Bu soruları hazırlayan kişinin amacı ne merak ettim? Komiklik yapmaya çalışmışsa hiç komik değil. Siyasi propaganda yapmaya çalışmış ama vasat bir eylem olmuş.
Önce Boğaziçi Üniversitesi'nde rektör protestoları, şimdi bu soru skandalı... Enteresan gelişmeler!
Birileri üniversiteleri karıştırmak istiyor galiba, kokusu yakında çıkar!

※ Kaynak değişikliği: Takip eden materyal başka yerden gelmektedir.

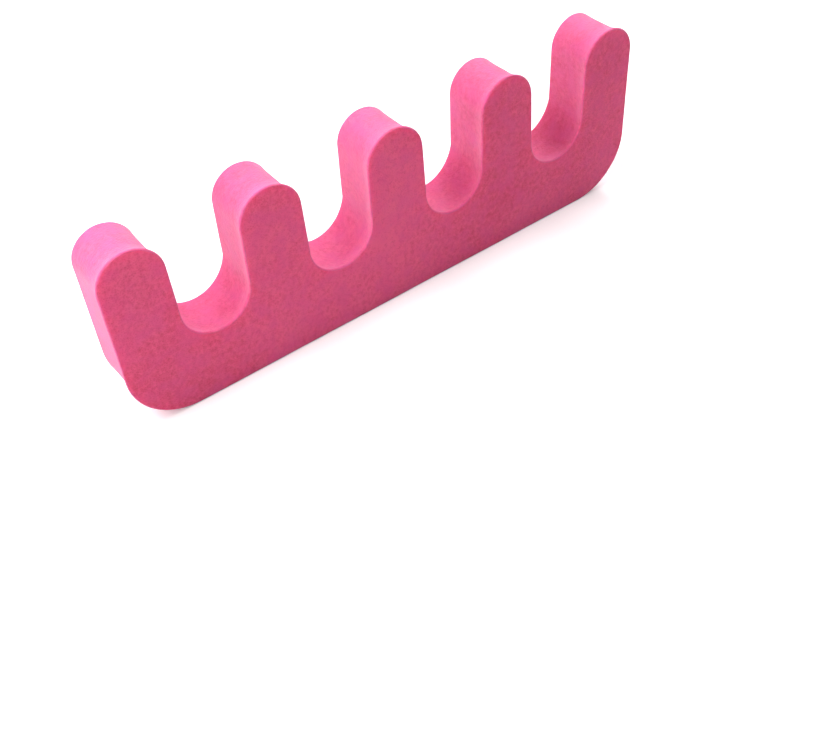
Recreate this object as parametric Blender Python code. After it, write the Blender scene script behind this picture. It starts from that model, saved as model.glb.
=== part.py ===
"""A toe separator: a comb of soft foam that holds the toes of one foot apart.

The comb is die-cut from one sheet of closed-cell foam, so it is a single solid with the same
wavy outline on both faces. Each finger has a round tip and each gap a round floor, and the
straight flanks between them touch both arcs. The cut walls aren't quite square: the front rim
stands out as a small lip, and the wall behind it keeps a little smaller than the front face.
The comb stands on its back edge, fingers up.

Units are metres. X runs along the comb, Y through the sheet and Z up the fingers. The origin
is the middle of the back edge.
"""

import math

import bmesh
import bpy

# The outline that the die cuts
FINGER_COUNT = 5
FINGER_WIDTH = 0.0095  # across the round tip
FINGER_LENGTH = 0.018  # from the floor of a gap to the tip
TOE_GAP = 0.0101  # across the round floor of a gap
FLANK_LEAN = math.radians(1.2)  # from upright, so that a finger is slimmer at its tip
SPINE_HEIGHT = 0.0105  # from the back edge to the floor of a gap
BACK_CORNER_RADIUS = 0.0092

# The sheet and its cut walls. Foam bulges under the die and springs back, so the walls end up
# hollow, and more so behind the face that the die leaves last.
SHEET_THICKNESS = 0.0082
FRONT_FLARE = 0.0005  # how far the front rim stands out from the waist of the wall
REAR_FLARE = 0.0001  # how far the rear rim does
FLARE_DEPTH = 0.0025  # from a rim to the waist
RIM_ROUND = 0.0003  # softened corner between a face and the cut walls

# How finely the curves are divided
ARC_STEP = math.radians(12)
ROUND_STEPS = 2
FLARE_STEPS = 5

FOAM_PINK = (0.89, 0.150, 0.345, 1.0)
FOAM_ROUGHNESS = 0.85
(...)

Z KUŞAĞI RUM ZULMÜNÜ DE BİLMİYOR
KKTC Kurucu Cumhurbaşkanı Rauf Denktaş'ın oğlu Serdar Denktaş'ın, "1974'te Garanti ve İttifak Anlaşmaları nedeniyle Türk askeri buraya gelmeseydi bugün belki, Kıbrıs sorunu diye bir şey kalmamış olurdu. Rodos'taki gibi, Girit'teki gibi..." açıklaması çok ses getirdi. Yani Kıbrıs'ı da kaybederdik demeye getiriyor. Kıbrıs'ta son dönemde Rum politikalarına sempatiyle yaklaşan, adadaki Türk askerinin varlığından şikayetçi olanların sayısı artmaya başladı.
Rum zulmünü gören büyükler, Z Kuşağı'na neler yaşadıklarını her fırsatta anlatmalı. Keşke Serdar Denktaş gibiler daha çok konuşsa ve gençlerimiz bilinçlense.